Under United States Codes Title 47 section 230, the Congress stated the policy reasons that it hopes to support with this law. In this code section, Congress established a general policy to promote and protect online services that encourage the exchange of ideas and promote free association between its users. 947 USCS § 230, subd. (b). “The express language of the statute indicates Congress did not intend to limit its grant of immunity to defamation claims. Instead, the legislative history demonstrates Congress intended to extend immunity to all civil claims.” 10Doe II v. MySpace Inc. (2009) 175 Cal.App.4th 561, 568 [96 Cal.Rptr.3d 148], emphasis added.10
“Immunity under section 230 requires proof of three elements: (1) MySpace is an interactive computer services provider, (2) MySpace is not an information content provider with respect to the disputed activity, and (3) appellants seek to hold MySpace liable for information originating with a third party user of its service.”11Doe II v. MySpace Inc., supra, 175 Cal.App.4th 561, 568 [96 Cal.Rptr.3d 148].
In a review of federal case law, the court finds that “[i]t would be impossible for service providers to screen each of their millions of postings for possible problems.” 12Doe II v. MySpace Inc., supra, 175 Cal.App.4th 561, 569 [96 Cal.Rptr.3d 148]. “Congress considered the weight of the speech interests implicated and chose to immunize service providers to avoid any such restrictive effect.” 13Doe II v. MySpace Inc. (2009) 175 Cal.App.4th 561, 569 [96 Cal.Rptr.3d 148], quoting Zeran v. Am. Online, Inc. (4th Cir. 1997) 129 F.3d 327, at 331.
In a similar but previous case against MySpace, originating out of Texas, “[t]he Fifth Circuit interpreted [section 230] to provide broad immunity extending to cases arising from the publication of user-generated content.” 14Doe II v. MySpace Inc. (2009) 175 Cal.App.4th 561, 570 [96 Cal.Rptr.3d 148].
Texas law and the corresponding Fifth Circuit decisions are persuasive but not binding in California.15Doe II v. MySpace Inc. (2009) 175 Cal.App.4th 561, 571 [96 Cal.Rptr.3d 148]. (See this article on the effects of stare decisis.) California is within the Ninth Circuit, so decisions within the Ninth Circuit have a stronger, binding effect.

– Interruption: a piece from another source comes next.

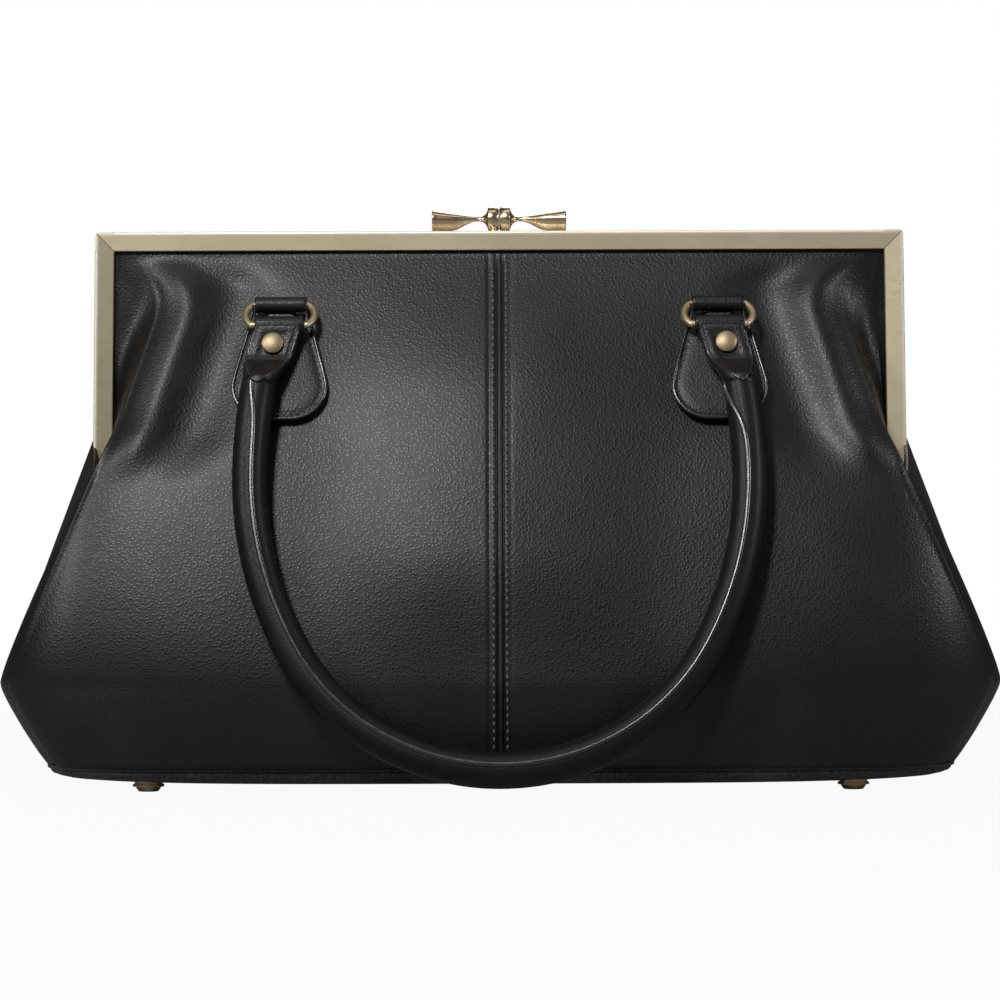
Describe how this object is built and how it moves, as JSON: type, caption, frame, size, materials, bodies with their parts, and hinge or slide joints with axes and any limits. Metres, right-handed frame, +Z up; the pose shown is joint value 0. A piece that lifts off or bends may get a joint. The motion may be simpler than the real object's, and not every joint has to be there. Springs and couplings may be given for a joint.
{
  "type": "frame handbag",
  "caption": "Black leather frame handbag with a bow shaped snap clasp, rolled handles on metal rings and a flat base on studs.",
  "frame": {"origin": "on the ground under the middle of the bag", "axes": "+Z up, +X to the right seen from the front, front towards -Y"},
  "size_m": [0.398, 0.1816, 0.2298],
  "materials": {
    "black_leather": "pebbled, semi-gloss",
    "lining_cloth": "matt woven",
    "fibre_board": "matt",
    "cord_core": "matt",
    "pale_brass": "satin",
    "dark_brass": "antiqued, polished"
  },
  "bodies": {
    "base": {"base_panel": "black_leather", "base_board": "fibre_board", "base_welt": "black_leather", "feet": "dark_brass", "foot_washers": "pale_brass", "lining_tub": "lining_cloth"},
    "hinge": {"hinge_pins": "pale_brass"},
    "front_wall": {"front_panel_left": "black_leather", "front_panel_right": "black_leather", "front_yoke_left": "black_leather", "front_yoke_right": "black_leather", "front_lining": "lining_cloth", "front_board": "fibre_board", "front_chape_left": "black_leather", "front_chape_right": "black_leather"},
    "front_frame": {"front_frame_rail": "pale_brass", "front_clasp_half": "dark_brass", "front_frame_cord": "cord_core"},
    "front_rings": {"front_ring_left": "pale_brass", "front_ring_right": "pale_brass"},
    "front_handle": {"front_handle_cover": "black_leather", "front_handle_core": "cord_core", "front_handle_tab_left": "black_leather", "front_handle_tab_right": "black_leather", "front_handle_rivets": "pale_brass"},
    "back_wall": {"back_panel_left": "black_leather", "back_panel_right": "black_leather", "back_yoke_left": "black_leather", "back_yoke_right": "black_leather", "back_lining": "lining_cloth", "back_board": "fibre_board", "back_chape_left": "black_leather", "back_chape_right": "black_leather"},
    "back_frame": {"back_frame_rail": "pale_brass", "back_clasp_half": "dark_brass", "back_frame_cord": "cord_core"},
    "back_rings": {"back_ring_left": "pale_brass", "back_ring_right": "pale_brass"},
    "back_handle": {"back_handle_cover": "black_leather", "back_handle_core": "cord_core", "back_handle_tab_left": "black_leather", "back_handle_tab_right": "black_leather", "back_handle_rivets": "pale_brass"}
  },
  "joints": [
    {"name": "hinge_rise", "type": "slide", "parent": "base", "child": "hinge", "axis": [0, 0, 1], "range_m": [0, 0.0133]},
    {"name": "front_frame_open", "type": "hinge", "parent": "hinge", "child": "front_frame", "pos_m": [0, 0, 0.12], "axis": [1, 0, 0], "range_deg": [0, 20]},
    {"name": "back_frame_open", "type": "hinge", "parent": "hinge", "child": "back_frame", "pos_m": [0, 0, 0.12], "axis": [-1, 0, 0], "range_deg": [0, 20.2]},
    {"name": "front_wall_lean", "type": "hinge", "parent": "base", "child": "front_wall", "pos_m": [0, -0.057, 0.0092], "axis": [1, 0, 0], "range_deg": [0, 9.08], "deforming": ["front_panel_left", "front_panel_right", "front_yoke_left", "front_yoke_right", "front_lining"]},
    {"name": "front_ring_swing", "type": "hinge", "parent": "front_wall", "child": "front_rings", "pos_m": [0, -0.01853, 0.1899], "axis": [-1, 0, 0], "range_deg": [0, 128]},
    {"name": "front_handle_swing", "type": "hinge", "parent": "front_rings", "child": "front_handle", "pos_m": [0, -0.02812, 0.18157], "axis": [-1, 0, 0], "range_deg": [0, 32]},
    {"name": "back_wall_lean", "type": "hinge", "parent": "base", "child": "back_wall", "pos_m": [0, 0.057, 0.0092], "axis": [-1, 0, 0], "range_deg": [0, 9.08], "deforming": ["back_panel_left", "back_panel_right", "back_yoke_left", "back_yoke_right", "back_lining"]},
    {"name": "back_ring_swing", "type": "hinge", "parent": "back_wall", "child": "back_rings", "pos_m": [0, 0.01853, 0.1899], "axis": [1, 0, 0], "range_deg": [0, 128]},
    {"name": "back_handle_swing", "type": "hinge", "parent": "back_rings", "child": "back_handle", "pos_m": [0, 0.02812, 0.18157], "axis": [1, 0, 0], "range_deg": [0, 32]}
  ],
  "couplings": [
    {"joint": "hinge_rise", "follows": "front_frame_open", "m_per_rad": 0.03697},
    {"joint": "back_frame_open", "follows": "front_frame_open", "ratio": 1},
    {"joint": "front_wall_lean", "follows": "front_frame_open", "ratio": 0.4438},
    {"joint": "back_wall_lean", "follows": "front_frame_open", "ratio": 0.4438}
  ]
}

“In a different context, the Ninth Circuit extended section 230 immunity to an online dating service, finding it was not liable when an unidentified party posted a false online profile of an actress, which resulted in harassing phone calls, letters, and faxes to her home.” 16Doe II v. MySpace Inc. (2009) 175 Cal.App.4th 561, 570 [96 Cal.Rptr.3d 148].
California’s Supreme Court “noted in Barrett that the immunity conferred by section 230 applies even when self-regulation is unsuccessful, or completely unattempted.”17Doe II v. MySpace Inc., supra, 175 Cal.App.4th 561, 571 [96 Cal.Rptr.3d 148], emphasis in original, see also Barrett v. Rosenthal (2006) 40 Cal.4th 33, 54 [51 Cal.Rptr.3d 55, 146 P.3d 510].
Quoted from Doe II v. MySpace Inc., supra:
“In all but one of [the cases reviewed], the harm actually resulted from conduct that occurred outside of the information exchanged, whether that information was actionable or not.”19Doe II v. MySpace Inc., supra, 175 Cal.App.4th 561, 574 [96 Cal.Rptr.3d 148], emphasis added. Similarly, the sexual assaults against the minor Julia Does in this case occurred outside of the MySpace platform and the information exchanged thereon.
“Given the general consensus to interpret section 230 immunity broadly, extending from Zeran to the Fifth Circuit’s opinion in Doe v. MySpace, Inc. addressing identical facts and legal issues, we also conclude that section 230 immunity shields MySpace in this case.” 20Doe II v. MySpace Inc., supra, 175 Cal.App.4th 561, 572-573 [96 Cal.Rptr.3d 148].
Application to Grindr
Just like MySpace, Grindr will not be held liable for posts generated by third party users. Here, the Bakersfield local created a profile and used it to find other users. But Grindr did not participate in creating posts, editing posts, or otherwise altering or interacting with the communication stream between the users. Just like the sexual assaults in Doe II, the sexual assault occurred offline. The crime was not committed on the Grindr platform, but was committed outside the platform and unrelated to the platforms primary purpose.
Grindr is therefore not likely liable for any civil liability to the victims of sexual crimes associated with its use.